A word, then, in Mr Scrooge’s favour. I respect his quiet heroism. He needs a better publicist than Dickens. “Bah! Humbug!” was never going to catch on; but if you can think of a snappier way of saying “the culture of victimhood could sink us all” then tell me. In the media and in politics we’re in danger of slithering, wet-eyed, into ruin, beneath the weight of uncosted proxy-generosity and political virtue-signalling. “Proxy” because it is other people’s money that ministers are being bounced into spending. Public sympathy is a dangerous driver of public policy.
Lady Campbell was interviewing me but I was tempted to interview her. She said later that there are 11 million disabled people in Britain. As the proportion of our population disabled by old age increases, the figure can only rise. The result — we see it already as our health service struggles — is that an ever-heavier burden falls on proportionately ever fewer wage-earning shoulders.
At present 45 per cent of citizens of pensionable age are classified as disabled. I tried to ask Lady Campbell whether she thinks there’s any limit to the giving/taking ratio: the proportion of younger workers’ earnings that must be taken for those whose incapacity makes them financially dependent on the state.
Perhaps, though, I was lucky not to be conducting this interview: or not with Jane Campbell. The baroness is not a self-pitying person but her physical condition speaks for itself. Imagine I were a politician — in charge, perhaps, of the Treasury purse strings. How could I stand before a woman who cannot stand, and tell her that the state can’t afford to support too many like her? I would have been booed out of the debate — or booted out of office — or “subjected to a torrent of abuse on social media”.

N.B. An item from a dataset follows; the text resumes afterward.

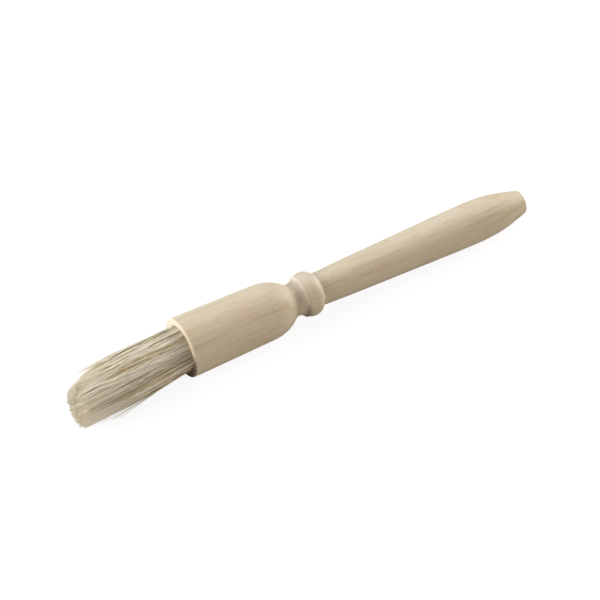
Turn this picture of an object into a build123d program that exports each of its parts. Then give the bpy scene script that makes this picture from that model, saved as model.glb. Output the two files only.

Yet hard cases make bad law, as Scrooge did not quite say. Somebody, though, has to. There’s an easy, lazy habit into which (especially) our news media and (particularly) the BBC have slipped during my lifetime. We make an identifiable, flesh-and-blood individual — a “victim” — the centrepiece of any report on questions of social policy and public spending. The victim — the social housing tenant whose elderly mother will be unable to visit if he loses his spare room; the flood victim who has lost everything; the mobility-impaired mother calling for buses adapted expensively to her needs — are presented as cases in point. They make appealing witnesses. The audience’s sympathies are engaged on the side of the victim.
A politician is then interviewed and repeatedly and aggressively asked what he or she is going to do about it, why they didn’t make provision for it, and how they can live with themselves in the knowledge of it. We may be given a picture of the politician’s own comfortable circumstances. The audience’s sympathy for the victim turns to anger against the politician. Nobody points out that it is not the politician’s own money the victim is asking for, but the audience’s.
Something approaching a media convention has arisen, that the interviewer or reporter doesn’t beat up the complainant, but only the politician. On the BBC’s Question Time panel I once contemplated asking a wheelchair-bound member of the audience who (to applause) was berating a (Labour) minister on the underfunding of the NHS, why she had been smoking in the car park twenty minutes previously — but I thought better of it, probably wisely.
The media interviewer who grills the politician on the government’s housing priorities wouldn’t dream of asking the social housing tenant why he doesn’t go to visit his elderly mother rather than demand the right for her to stay with him. I have yet to see a roving reporter interview the drunks clogging up an A&E department and demanding to know what right they have to prolong the wait of everyone else. To ask a flood victim whether they’d thought of the risk when buying a house on an estate that has flooded often before would seem below the belt.
The problem for our country is that while the “victim” the public meets is a real person, the arguments against making a hard case into a bad law are often theoretical. They turn on unintended consequences.
Unintended consequences of generosity in one direction are often stinginess in another; or an increase in public debt; or “moral hazard” (human beings’ tendency not to help themselves if they can rely on help from others); or the slow, almost imperceptible disabling of a national economy as tax burdens disincentivise work; or our loss of competitiveness in the world. Where are the real, flesh-and-blood victims of these horrors to be found and interviewed? They don’t even know who they are yet. The speculative plight of an unidentified future citizen is unlikely to moisten the eyes of a radio or television audience.
Still, I admire the politician or journalist to whom that individual is real. We need them. We need perhaps another Dickens, and a Ghost of Christmas not-to-come-for-a-century, to lead Scrooge to Tiny Tim’s cruelly overtaxed great, great, grandson; and hear Mrs Cratchit’s indolent great, great, grandaughter’s complaint that the NHS has refused a mobility scooter to her obese son.